Figure 3. Well in a leaky aquifer.

Example problem 3

If the aquifer described in example problem 1 is not fully confined, but is overlain by a 8.0-ft thick leaky, confining layer with a vertical hydraulic conductivity of 0.034 ft/day, what would be the drawdown values after 30 days of pumping at 165,000 ft3/day at the indicated distances?
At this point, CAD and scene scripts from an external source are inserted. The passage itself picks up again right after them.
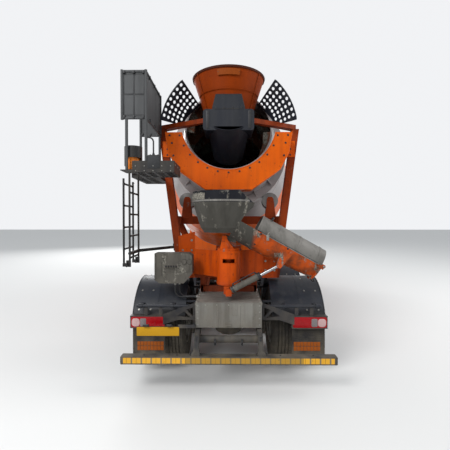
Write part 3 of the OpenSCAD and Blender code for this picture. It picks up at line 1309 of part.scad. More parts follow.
module door_hinge_pockets(r) for (s = [-1, 1], z = door_hinge_z)
    z_disc(s * hinge_at[0], hinge_at[1], [z - 48, z + 48], r);

module cab_hinges() color(orange) for (s = [-1, 1], z = door_hinge_z) {
    z_disc(s * hinge_at[0], hinge_at[1], [z - 48, z + 48], 8);
    for (e = [-48, 28]) z_disc(s * hinge_at[0], hinge_at[1], [z + e, z + e + 20], 19 + gap);
}

module cab_windows(s0, s1) difference() {
    cab_form(s0);
    cab_form(s1);
}

module cab_glass() color(glass) {
    intersection() {
        cab_windows(16, 16 + glass_t);
        along_y([cab_front - 500, cab_front + 50]) polygon(screen_outline(-gap));
    }
    intersection() {
        cab_windows(16, 16 + glass_t);
        slab([-700 + gap, 700 - gap], [cab_rear - 10, cab_rear + cab_t + 20], [sill_z + 100 + gap, cab_top - 350 - gap]);
    }
}

// A door's panel is the cab's own wall inside the door outline
module door(s) color(orange) difference() {
    union() {
        intersection() {
            difference() {
                cab_form(0);
                cab_form(cab_t);
            }
            along_x(s > 0 ? [cab_x - 60, cab_x + 10] : [-cab_x - 10, -cab_x + 60]) polygon(door_outline(-panel_gap));
        }
        // Handle bar
        along_x(s > 0 ? [cab_x - 1, cab_x + 18] : [-cab_x - 18, -cab_x + 1])
            polygon([[door_y[0] + 60, sill_z - 190], [door_y[0] + 240, sill_z - 190], [door_y[0] + 240, sill_z - 160], [door_y[0] + 60, sill_z - 160]]);
    }
    along_x(s > 0 ? [cab_x - 100, cab_x + 30] : [-cab_x - 30, -cab_x + 100]) polygon(door_window(0));
    door_hinge_pockets(22);
}

module door_barrels(s) color(orange) for (z = door_hinge_z) difference() {
    union() {
        z_disc(s * hinge_at[0], hinge_at[1], [z - 28 + gap, z + 28 - gap], 16);
        slab(s > 0 ? [cab_x - 16, cab_x + 4] : [-cab_x - 4, -cab_x + 16], [hinge_at[1] - 45, hinge_at[1]], [z - 28 + gap, z + 28 - gap]);
    }
    z_disc(s * hinge_at[0], hinge_at[1], [z - 60, z + 60], 8 + run);
}

module door_glass(s) color(glass) intersection() {
    cab_windows(20, 20 + glass_t);
    along_x(s > 0 ? [cab_x - 60, cab_x + 10] : [-cab_x - 10, -cab_x + 60]) polygon(door_window(-gap));
}

module cab_interior() color([0.18, 0.18, 0.19]) {
    f = floor_z + 40 + gap;
    for (x = [-620, 620]) {
        slab([x - 240, x + 240], [cab_rear + 350, cab_rear + 850], [f + 330, f + 440]);
        slab([x - 160, x + 160], [cab_rear + 450, cab_rear + 750], [f, f + 331]);
        along_x([x - 230, x + 230]) polygon([[cab_rear + 340, f + 380], [cab_rear + 440, f + 400],
            [cab_rear + 330, f + 1050], [cab_rear + 230, f + 1050]]);
    }
    along_x([-cab_x + cab_t + 110, cab_x - cab_t - 110])
        polygon([[cab_front - 460, f + 120], [cab_front - 520, f + 400], [cab_front - 430, f + 500],
            [cab_front - cab_t - 40, f + 460], [cab_front - cab_t - 40, f + 80]]);
    slab([-200, 200], [cab_front - 300, cab_front - 150], [f, f + 130]);
    rod([620, cab_front - 500, f + 350], [620, cab_front - 655, f + 536], 30);
    translate([620, cab_front - 650, f + 532]) rotate([35, 0, 0]) difference() {
        cylinder(h = 30, r = 225);
        translate([0, 0, -5]) difference() {
            cylinder(h = 50, r = 200);
            translate([-20, -210, 0]) cube([40, 420, 50]);
            cylinder(h = 50, r = 50);
        }
    }
}

// Mirrors on arms ahead of the doors
module cab_mirrors() color(black) both_sides() {
    y = cab_front - 255;
    for (z = [sill_z + 60, sill_z + 600])
        x_disc([cab_x + gap, 1370], y, z, 14);
    along_z([sill_z + 20, sill_z + 680])
        polygon(concat([[1300, y - 10], [1450, y - 10]], arc([1400, y + 20], 50, 0, 90, 5), arc([1350, y + 20], 50, 90, 180, 5)));
}

// Everything is drawn once, by name

frame_rails();
mixer_subframe();
drum_drive();
rear_pedestal();
chute_pedestal();
drum_guards();
charging_hopper();
feed_chute();
discharge_collector();
front_axles();
rear_axles();
powertrain();
side_tanks();
side_guards();
mudguards();
mud_flaps();
rear_lamps();
underrun_bar();
rear_cover();
control_cabinet();
access_platform();
guard_panels();
warning_beacon();
water_tank();
front_bumper();
head_lamps();
union() {
    cab_shell();
    cab_hinges();
}
cab_glass();
cab_interior();
cab_mirrors();
union() {  // door_left
    door(-1);
    door_barrels(-1);
}
union() {  // door_right
    door(1);
    door_barrels(1);
}
door_glass(-1);  // door_glass_left
door_glass(1);  // door_glass_right
mirror([1, 0, 0]) knuckle(axle_1);  // knuckle_1l
knuckle(axle_1);  // knuckle_1r
mirror([1, 0, 0]) knuckle(axle_2);  // knuckle_2l
knuckle(axle_2);  // knuckle_2r
mirror([1, 0, 0]) single_wheel(axle_1);  // wheel_1l
single_wheel(axle_1);  // wheel_1r
mirror([1, 0, 0]) single_wheel(axle_2);  // wheel_2l
single_wheel(axle_2);  // wheel_2r
mirror([1, 0, 0]) twin_wheel(axle_3);  // wheel_3l
twin_wheel(axle_3);  // wheel_3r
mirror([1, 0, 0]) twin_wheel(axle_4);  // wheel_4l
twin_wheel(axle_4);  // wheel_4r
mixer_drum();
drum_blades();
roller(-1);  // roller_left
roller(1);  // roller_right
chute_swivel();
chute_trough();
chute_extension();
ram_barrel();
ram_rod();
lower_ladder();
hoses();
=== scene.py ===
# %% [markdown]
# # A concrete mixer truck seen from behind
# The solids of this truck come from CAD and are loaded as a fixed frame. This lesson gives them their
# finishes and adds what CAD left out: tyre tread, bolts, lamps, seals, hoses, grime and cement.
# Everything is in metres. +Y points to the cab, +X to the truck's right, +Z up.

# %% Load the frame
import math
from itertools import product

import bmesh
import bpy
from mathutils import Matrix, Vector


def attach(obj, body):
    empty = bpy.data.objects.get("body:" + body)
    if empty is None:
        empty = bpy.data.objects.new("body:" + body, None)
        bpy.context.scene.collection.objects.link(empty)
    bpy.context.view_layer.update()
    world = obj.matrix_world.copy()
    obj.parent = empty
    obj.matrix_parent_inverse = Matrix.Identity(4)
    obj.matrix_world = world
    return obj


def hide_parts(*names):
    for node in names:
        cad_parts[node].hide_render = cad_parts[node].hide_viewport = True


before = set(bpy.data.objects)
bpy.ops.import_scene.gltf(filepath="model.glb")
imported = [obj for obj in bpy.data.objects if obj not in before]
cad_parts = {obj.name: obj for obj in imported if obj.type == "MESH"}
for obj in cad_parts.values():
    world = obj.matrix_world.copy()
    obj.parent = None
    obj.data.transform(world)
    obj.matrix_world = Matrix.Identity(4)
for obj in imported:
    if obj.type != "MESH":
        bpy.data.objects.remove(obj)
scene = bpy.context.scene
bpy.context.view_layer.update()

# %% [markdown]
# ## Camera
# The photo was taken by a wide phone lens, level with a standing person's raised arm and close behind the
# bar. The lens is written as its focal length in pixels of the photo, turned into millimetres of film.

# %% Camera
FOCAL_PX, PHOTO_PX, FILM = 338.0, 450.0, 36.0
EYE, PITCH, YAW = (0.0, -8.143, 2.03), -0.93, 0.61
lens = bpy.data.cameras.new("photo_lens")
lens.sensor_width = FILM
lens.lens = FILM * FOCAL_PX / PHOTO_PX
lens.clip_end = 200.0
camera = bpy.data.objects.new("photo_camera", lens)
camera.location = EYE
camera.rotation_euler = [math.radians(a) for a in (90.0 + PITCH, 0.0, YAW)]
scene.collection.objects.link(camera)
scene.camera = camera
scene.view_settings.view_transform = "Standard"
print("lens:", round(lens.lens, 2), "mm")

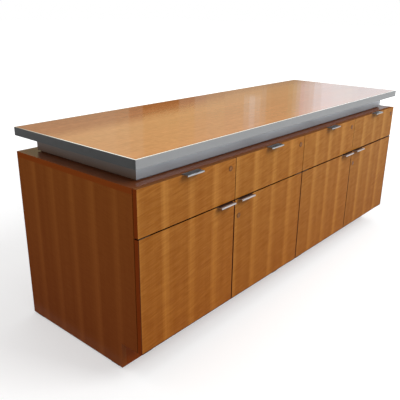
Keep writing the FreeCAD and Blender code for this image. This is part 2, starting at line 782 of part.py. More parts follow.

As an example, we shall carry out the calculations for r = 500 ft. We first compute argument u (whose value is identical to the one obtained in problem 1),

\displaystyle u=\frac{{{{r}^{2}}S}}{{4Tt}}=\frac{{{{{500}}^{2}}\times 0.0007}}{{4\times 5320\times 30}}=2.74\times {{10}^{{-4}}}

Next, we compute the leakage factor \displaystyle \lambda ,

\displaystyle \lambda =\sqrt{{\frac{{{b}'T}}{{{K}'}}}}=\sqrt{{\frac{{8\times 5320}}{{0.034}}}}\approx 1119\,\,\text{ft}

Then, we proceed to compute the leaky aquifer well function WHJ(u,r/\displaystyle \lambda ). There is no analytical solution to the integral that defines WHJ(u, r/\displaystyle \lambda ), but we can easily approximate the integral numerically; in code hantushjacob.m, we use MATLAB’s Symbolic Math Toolbox to declare the integral symbolically and then apply the function vpa() to evaluate the integral numerically. For the example at hand,

\displaystyle {{W}_{{HJ}}}\left( {u=2.74\times {{{10}}^{{-4}}},\frac{r}{\lambda }=\frac{{500}}{{1119}}} \right)=2.038

Lastly, the drawdown s is determined as

\displaystyle s=\frac{Q}{{4\pi T}}{{W}_{{HJ}}}\left( u \right)=\frac{{165,000}}{{4\pi \times 5320}}\times 2.038=5.03\,\,\text{ft}

Thus, after 30 days of pumping the drawdown at a distance of 500 ft from the well equals 5.03 ft. Similar calculations apply to other values of radial distance. The calculations are automated in hantushjacob.m. The drawdown-versus-distance plot is shown below.

References

  • CHENG, A.H.-D. (2000). Multilayered Aquifer Systems. Marcel Dekker.
  • FETTER, C.W., Jr. (2014). Applied Hydrogeology. 4th edition. Pearson.
  • GUPTA, R.S. (2017). Hydrology and Hydraulic Systems. 4th edition. Waveland Press.